- Data
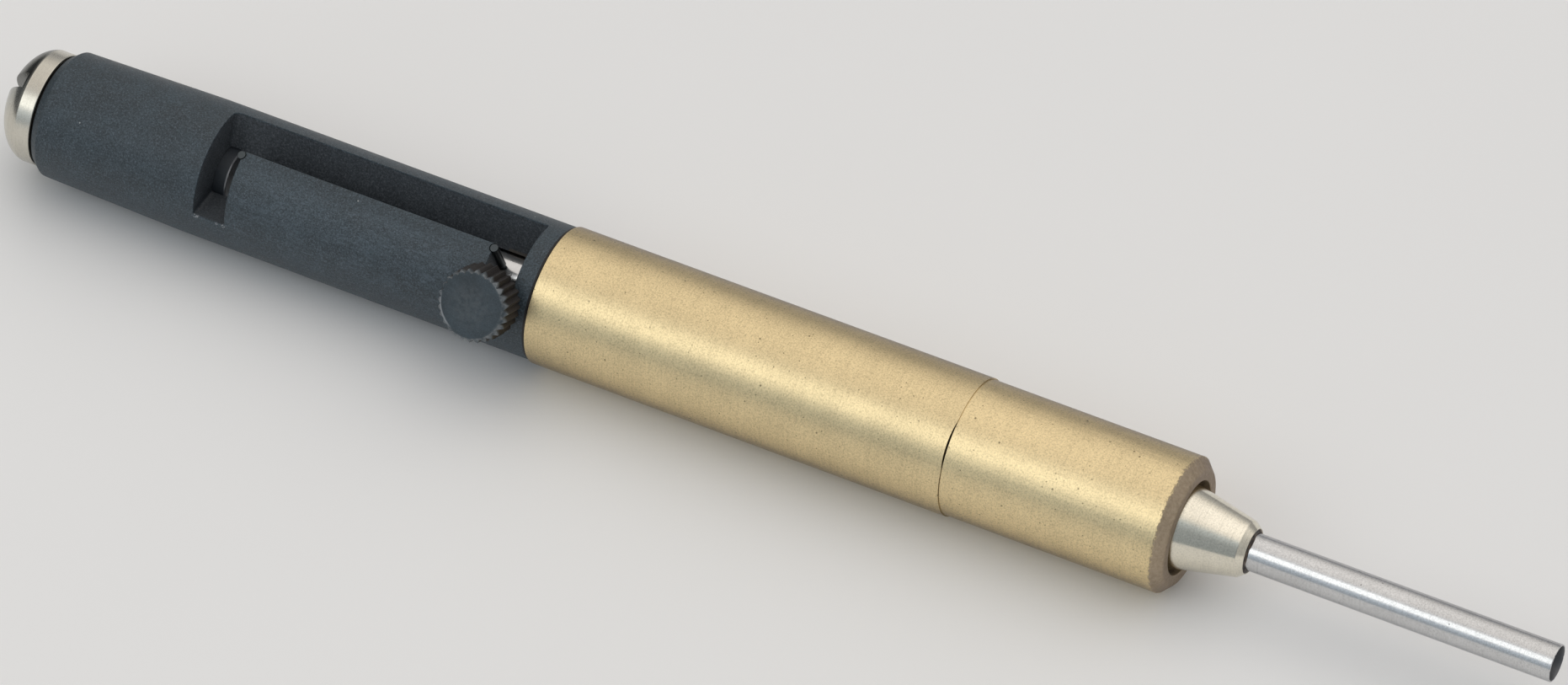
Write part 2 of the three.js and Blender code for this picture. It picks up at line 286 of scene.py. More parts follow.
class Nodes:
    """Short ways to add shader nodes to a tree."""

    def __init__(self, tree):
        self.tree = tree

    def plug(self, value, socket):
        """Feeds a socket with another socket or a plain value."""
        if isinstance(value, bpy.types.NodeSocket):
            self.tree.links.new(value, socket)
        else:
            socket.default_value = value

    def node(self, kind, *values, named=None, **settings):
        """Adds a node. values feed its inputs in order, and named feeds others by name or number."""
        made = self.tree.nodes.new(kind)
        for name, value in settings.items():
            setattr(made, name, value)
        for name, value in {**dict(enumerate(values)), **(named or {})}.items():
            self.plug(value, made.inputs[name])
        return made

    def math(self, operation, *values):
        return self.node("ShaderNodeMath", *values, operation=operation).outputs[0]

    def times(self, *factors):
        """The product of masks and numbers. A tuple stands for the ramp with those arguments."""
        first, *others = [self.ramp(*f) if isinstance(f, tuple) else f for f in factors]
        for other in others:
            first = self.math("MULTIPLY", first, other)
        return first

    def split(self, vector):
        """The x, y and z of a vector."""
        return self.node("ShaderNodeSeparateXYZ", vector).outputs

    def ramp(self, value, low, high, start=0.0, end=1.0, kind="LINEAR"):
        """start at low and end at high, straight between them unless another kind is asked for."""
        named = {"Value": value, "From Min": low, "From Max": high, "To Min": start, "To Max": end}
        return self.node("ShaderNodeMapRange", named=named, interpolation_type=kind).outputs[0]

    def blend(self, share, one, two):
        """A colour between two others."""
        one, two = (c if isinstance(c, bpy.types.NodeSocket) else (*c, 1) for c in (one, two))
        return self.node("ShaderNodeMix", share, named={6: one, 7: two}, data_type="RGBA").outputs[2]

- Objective
Give the lines again, exactly as they stand, from the beginning of the data through the line with "self.tree = tree".

- Response to this exercise
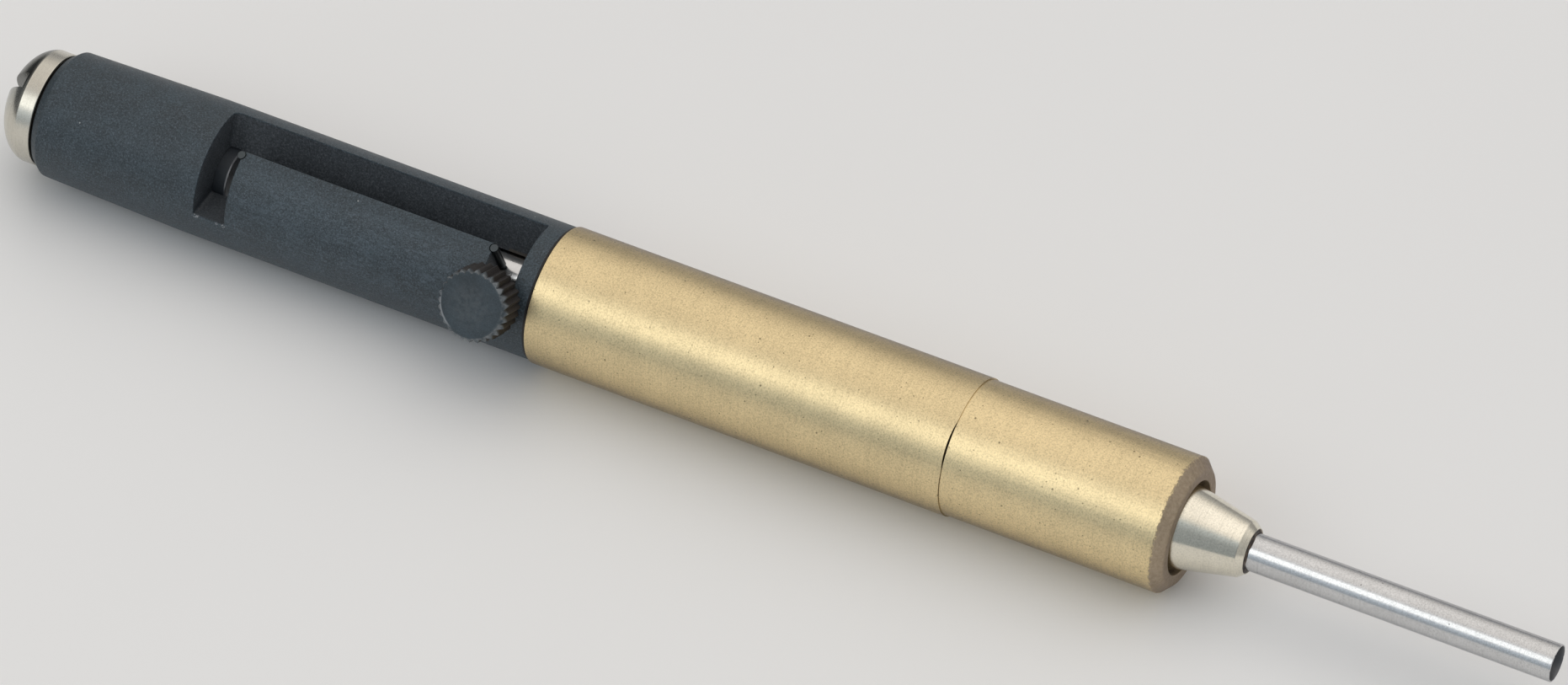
Write part 2 of the three.js and Blender code for this picture. It picks up at line 286 of scene.py. More parts follow.
class Nodes:
    """Short ways to add shader nodes to a tree."""

    def __init__(self, tree):
        self.tree = tree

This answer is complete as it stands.